— Begin ROWS —

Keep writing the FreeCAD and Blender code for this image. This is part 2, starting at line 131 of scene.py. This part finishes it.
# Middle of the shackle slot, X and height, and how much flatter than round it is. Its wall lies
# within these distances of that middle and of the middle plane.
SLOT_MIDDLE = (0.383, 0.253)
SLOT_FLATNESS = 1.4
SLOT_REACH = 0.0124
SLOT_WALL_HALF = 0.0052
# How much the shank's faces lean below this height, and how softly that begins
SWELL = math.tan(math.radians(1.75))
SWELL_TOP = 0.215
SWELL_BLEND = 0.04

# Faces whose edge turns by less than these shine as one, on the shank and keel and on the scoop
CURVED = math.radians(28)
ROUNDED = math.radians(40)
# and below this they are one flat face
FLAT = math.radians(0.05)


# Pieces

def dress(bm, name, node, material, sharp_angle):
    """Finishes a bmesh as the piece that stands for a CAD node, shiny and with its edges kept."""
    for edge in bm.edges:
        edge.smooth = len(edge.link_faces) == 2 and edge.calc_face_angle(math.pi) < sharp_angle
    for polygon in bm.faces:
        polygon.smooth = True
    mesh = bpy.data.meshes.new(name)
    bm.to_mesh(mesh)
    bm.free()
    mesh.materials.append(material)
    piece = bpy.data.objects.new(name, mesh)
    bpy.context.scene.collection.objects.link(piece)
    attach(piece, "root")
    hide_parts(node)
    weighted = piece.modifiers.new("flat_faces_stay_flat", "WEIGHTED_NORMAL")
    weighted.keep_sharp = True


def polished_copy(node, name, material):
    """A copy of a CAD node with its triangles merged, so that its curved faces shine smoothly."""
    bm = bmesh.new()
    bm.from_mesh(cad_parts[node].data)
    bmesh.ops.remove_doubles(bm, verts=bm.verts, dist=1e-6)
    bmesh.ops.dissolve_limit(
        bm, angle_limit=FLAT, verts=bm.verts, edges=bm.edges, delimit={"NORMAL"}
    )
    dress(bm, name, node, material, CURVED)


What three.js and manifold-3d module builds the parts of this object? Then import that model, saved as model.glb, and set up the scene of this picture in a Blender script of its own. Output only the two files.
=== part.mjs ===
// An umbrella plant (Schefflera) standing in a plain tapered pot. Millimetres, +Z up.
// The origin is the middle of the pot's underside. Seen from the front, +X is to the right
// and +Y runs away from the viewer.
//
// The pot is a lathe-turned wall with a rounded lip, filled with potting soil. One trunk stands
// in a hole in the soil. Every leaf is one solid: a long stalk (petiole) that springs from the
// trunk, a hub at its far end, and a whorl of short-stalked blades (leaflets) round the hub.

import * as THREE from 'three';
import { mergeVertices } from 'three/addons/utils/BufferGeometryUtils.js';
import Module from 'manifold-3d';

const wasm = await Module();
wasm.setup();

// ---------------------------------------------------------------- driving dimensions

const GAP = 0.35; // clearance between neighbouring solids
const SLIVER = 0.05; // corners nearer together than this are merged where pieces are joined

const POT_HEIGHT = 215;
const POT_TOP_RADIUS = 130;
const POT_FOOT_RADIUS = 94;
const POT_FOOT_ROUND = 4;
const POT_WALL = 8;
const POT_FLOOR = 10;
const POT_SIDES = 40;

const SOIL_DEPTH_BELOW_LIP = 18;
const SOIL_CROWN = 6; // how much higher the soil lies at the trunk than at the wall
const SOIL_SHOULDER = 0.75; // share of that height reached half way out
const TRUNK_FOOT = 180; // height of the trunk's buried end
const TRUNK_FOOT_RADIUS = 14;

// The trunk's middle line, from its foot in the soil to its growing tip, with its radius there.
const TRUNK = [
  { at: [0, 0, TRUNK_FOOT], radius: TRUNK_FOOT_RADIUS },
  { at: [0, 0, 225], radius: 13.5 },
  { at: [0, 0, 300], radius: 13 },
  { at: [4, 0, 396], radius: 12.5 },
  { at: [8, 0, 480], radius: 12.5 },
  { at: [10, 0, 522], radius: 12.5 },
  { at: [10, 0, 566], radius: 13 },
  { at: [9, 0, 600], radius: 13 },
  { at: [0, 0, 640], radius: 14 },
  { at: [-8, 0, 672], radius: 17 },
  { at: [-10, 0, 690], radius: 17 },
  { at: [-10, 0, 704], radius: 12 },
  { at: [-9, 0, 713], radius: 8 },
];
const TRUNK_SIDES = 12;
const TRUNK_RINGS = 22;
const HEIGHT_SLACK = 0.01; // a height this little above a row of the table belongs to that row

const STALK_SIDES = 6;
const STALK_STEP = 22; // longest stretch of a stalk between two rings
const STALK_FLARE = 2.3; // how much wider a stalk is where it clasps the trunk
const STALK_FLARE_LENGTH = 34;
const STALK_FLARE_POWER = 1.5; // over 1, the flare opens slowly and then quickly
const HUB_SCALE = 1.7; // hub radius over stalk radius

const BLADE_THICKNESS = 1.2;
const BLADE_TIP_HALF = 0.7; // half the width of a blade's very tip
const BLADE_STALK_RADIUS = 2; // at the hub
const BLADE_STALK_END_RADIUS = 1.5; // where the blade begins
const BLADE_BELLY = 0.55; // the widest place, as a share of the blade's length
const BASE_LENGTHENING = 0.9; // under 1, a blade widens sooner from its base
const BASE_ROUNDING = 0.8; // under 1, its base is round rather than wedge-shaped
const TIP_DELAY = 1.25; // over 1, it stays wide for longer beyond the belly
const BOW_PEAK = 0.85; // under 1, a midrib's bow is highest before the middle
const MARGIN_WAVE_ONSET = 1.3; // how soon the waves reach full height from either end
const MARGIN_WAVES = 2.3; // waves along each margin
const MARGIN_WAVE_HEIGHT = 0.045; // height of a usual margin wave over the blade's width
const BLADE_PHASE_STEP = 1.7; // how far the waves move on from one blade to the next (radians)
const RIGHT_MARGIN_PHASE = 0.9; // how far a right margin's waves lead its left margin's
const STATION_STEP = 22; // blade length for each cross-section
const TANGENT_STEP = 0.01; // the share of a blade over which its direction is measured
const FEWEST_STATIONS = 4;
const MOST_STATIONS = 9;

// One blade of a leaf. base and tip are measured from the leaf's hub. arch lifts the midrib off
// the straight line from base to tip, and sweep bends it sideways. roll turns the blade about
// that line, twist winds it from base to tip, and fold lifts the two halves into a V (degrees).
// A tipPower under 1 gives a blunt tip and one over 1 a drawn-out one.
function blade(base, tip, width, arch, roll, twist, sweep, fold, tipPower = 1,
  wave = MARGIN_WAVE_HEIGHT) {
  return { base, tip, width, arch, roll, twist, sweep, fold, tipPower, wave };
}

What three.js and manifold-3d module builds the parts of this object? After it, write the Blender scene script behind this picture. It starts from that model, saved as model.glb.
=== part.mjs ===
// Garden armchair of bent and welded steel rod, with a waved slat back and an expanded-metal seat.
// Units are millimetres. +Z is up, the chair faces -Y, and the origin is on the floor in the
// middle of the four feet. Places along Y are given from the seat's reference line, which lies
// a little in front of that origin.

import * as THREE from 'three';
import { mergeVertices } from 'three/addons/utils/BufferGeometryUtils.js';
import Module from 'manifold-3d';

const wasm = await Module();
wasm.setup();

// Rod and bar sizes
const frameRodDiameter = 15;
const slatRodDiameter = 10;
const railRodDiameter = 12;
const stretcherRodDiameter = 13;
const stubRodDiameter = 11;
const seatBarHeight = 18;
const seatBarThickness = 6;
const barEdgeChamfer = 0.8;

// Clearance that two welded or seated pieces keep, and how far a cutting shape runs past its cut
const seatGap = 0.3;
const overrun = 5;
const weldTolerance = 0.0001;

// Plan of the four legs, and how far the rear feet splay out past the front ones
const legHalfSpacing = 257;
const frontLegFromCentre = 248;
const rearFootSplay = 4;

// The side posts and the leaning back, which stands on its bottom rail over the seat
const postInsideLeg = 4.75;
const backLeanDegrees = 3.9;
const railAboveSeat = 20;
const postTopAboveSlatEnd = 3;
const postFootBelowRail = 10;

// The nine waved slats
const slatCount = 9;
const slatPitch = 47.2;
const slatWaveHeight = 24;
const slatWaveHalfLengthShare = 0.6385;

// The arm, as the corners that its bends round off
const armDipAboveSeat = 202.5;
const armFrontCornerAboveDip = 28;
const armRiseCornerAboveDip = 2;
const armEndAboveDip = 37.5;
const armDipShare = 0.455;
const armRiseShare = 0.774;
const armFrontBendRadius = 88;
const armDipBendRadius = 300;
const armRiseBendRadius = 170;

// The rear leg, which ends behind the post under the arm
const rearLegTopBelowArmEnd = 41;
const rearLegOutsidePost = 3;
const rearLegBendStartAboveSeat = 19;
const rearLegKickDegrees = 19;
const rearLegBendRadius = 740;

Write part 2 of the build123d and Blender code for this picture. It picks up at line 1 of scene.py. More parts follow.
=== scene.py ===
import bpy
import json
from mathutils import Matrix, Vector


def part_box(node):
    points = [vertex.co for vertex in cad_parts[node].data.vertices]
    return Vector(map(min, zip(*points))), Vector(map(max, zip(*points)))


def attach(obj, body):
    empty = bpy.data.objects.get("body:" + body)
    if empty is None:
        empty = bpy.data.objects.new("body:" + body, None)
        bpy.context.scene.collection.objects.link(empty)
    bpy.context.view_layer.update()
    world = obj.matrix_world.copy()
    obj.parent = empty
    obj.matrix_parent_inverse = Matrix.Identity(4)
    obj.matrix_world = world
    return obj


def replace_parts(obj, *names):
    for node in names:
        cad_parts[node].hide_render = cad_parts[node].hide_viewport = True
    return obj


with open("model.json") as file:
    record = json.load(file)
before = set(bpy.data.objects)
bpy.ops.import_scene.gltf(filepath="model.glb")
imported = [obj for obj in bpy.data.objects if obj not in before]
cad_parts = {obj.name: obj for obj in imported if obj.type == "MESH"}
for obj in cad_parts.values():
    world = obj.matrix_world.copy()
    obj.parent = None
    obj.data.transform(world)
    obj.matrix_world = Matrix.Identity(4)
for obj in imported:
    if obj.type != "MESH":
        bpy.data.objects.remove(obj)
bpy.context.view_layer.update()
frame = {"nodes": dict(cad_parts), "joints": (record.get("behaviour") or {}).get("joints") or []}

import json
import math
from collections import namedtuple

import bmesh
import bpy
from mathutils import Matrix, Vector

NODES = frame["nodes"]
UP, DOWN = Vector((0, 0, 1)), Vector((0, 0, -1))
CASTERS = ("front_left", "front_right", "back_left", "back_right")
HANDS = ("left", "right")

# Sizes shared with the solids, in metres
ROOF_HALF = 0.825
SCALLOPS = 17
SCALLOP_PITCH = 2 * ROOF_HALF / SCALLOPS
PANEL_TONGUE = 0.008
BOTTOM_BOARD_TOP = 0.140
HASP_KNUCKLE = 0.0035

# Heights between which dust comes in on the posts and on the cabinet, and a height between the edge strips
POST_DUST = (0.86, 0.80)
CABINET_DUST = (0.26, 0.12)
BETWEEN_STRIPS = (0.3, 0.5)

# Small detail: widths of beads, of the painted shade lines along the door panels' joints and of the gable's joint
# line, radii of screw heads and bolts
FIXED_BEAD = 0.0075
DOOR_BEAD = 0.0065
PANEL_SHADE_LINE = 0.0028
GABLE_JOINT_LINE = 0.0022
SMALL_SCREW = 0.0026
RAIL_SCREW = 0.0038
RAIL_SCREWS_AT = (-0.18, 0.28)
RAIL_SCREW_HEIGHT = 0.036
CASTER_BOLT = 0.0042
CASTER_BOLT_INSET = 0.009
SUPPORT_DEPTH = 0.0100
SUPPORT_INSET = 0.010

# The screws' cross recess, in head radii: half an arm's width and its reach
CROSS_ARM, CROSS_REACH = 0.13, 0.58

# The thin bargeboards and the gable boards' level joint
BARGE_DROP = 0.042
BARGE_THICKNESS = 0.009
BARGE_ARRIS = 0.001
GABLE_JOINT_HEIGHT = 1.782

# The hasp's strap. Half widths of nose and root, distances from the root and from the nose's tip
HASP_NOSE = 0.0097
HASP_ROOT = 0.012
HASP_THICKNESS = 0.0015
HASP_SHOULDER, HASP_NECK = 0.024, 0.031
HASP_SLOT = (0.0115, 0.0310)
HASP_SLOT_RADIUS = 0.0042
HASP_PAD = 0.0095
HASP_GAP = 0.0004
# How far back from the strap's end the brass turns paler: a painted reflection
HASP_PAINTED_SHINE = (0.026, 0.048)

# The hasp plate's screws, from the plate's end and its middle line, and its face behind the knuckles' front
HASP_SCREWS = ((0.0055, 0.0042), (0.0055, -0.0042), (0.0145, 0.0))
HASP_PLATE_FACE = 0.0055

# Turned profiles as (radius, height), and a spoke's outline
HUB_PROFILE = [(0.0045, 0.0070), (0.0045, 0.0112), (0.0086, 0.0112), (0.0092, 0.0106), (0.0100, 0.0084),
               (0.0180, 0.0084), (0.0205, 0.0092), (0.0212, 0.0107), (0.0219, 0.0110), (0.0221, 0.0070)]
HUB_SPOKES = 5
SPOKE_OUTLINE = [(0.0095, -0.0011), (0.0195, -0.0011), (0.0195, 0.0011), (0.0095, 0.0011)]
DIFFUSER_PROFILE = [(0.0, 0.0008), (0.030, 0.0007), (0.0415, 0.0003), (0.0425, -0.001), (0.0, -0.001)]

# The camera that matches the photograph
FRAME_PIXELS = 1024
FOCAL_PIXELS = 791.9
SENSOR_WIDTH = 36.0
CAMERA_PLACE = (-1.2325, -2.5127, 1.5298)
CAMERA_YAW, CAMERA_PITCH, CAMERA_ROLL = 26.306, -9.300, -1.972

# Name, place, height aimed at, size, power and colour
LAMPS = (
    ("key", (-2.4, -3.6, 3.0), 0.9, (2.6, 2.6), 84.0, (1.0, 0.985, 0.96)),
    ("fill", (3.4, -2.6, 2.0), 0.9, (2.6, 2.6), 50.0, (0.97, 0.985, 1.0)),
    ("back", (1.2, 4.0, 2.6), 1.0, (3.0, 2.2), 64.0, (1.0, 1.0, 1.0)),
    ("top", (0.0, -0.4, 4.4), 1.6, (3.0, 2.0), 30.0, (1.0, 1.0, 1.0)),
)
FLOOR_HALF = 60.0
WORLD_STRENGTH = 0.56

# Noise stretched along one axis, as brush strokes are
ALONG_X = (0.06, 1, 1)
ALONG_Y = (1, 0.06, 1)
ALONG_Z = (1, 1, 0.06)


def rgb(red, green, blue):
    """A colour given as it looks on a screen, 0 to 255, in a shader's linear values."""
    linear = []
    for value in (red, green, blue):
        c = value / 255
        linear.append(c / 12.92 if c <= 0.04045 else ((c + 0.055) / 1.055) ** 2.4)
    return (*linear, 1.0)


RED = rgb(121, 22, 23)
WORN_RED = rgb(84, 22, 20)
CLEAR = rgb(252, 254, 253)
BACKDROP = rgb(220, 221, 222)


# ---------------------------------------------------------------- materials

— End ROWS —

_WHAT IS BEING ASKED_: Repeat word for word the stretch of lines from the one with "record = json.load(file)" down to the one with "BETWEEN_STRIPS = (0.3, 0.5)", both included.

_SOLUTION TO THIS EXERCISE_:
    record = json.load(file)
before = set(bpy.data.objects)
bpy.ops.import_scene.gltf(filepath="model.glb")
imported = [obj for obj in bpy.data.objects if obj not in before]
cad_parts = {obj.name: obj for obj in imported if obj.type == "MESH"}
for obj in cad_parts.values():
    world = obj.matrix_world.copy()
    obj.parent = None
    obj.data.transform(world)
    obj.matrix_world = Matrix.Identity(4)
for obj in imported:
    if obj.type != "MESH":
        bpy.data.objects.remove(obj)
bpy.context.view_layer.update()
frame = {"nodes": dict(cad_parts), "joints": (record.get("behaviour") or {}).get("joints") or []}

import json
import math
from collections import namedtuple

import bmesh
import bpy
from mathutils import Matrix, Vector

NODES = frame["nodes"]
UP, DOWN = Vector((0, 0, 1)), Vector((0, 0, -1))
CASTERS = ("front_left", "front_right", "back_left", "back_right")
HANDS = ("left", "right")

# Sizes shared with the solids, in metres
ROOF_HALF = 0.825
SCALLOPS = 17
SCALLOP_PITCH = 2 * ROOF_HALF / SCALLOPS
PANEL_TONGUE = 0.008
BOTTOM_BOARD_TOP = 0.140
HASP_KNUCKLE = 0.0035

# Heights between which dust comes in on the posts and on the cabinet, and a height between the edge strips
POST_DUST = (0.86, 0.80)
CABINET_DUST = (0.26, 0.12)
BETWEEN_STRIPS = (0.3, 0.5)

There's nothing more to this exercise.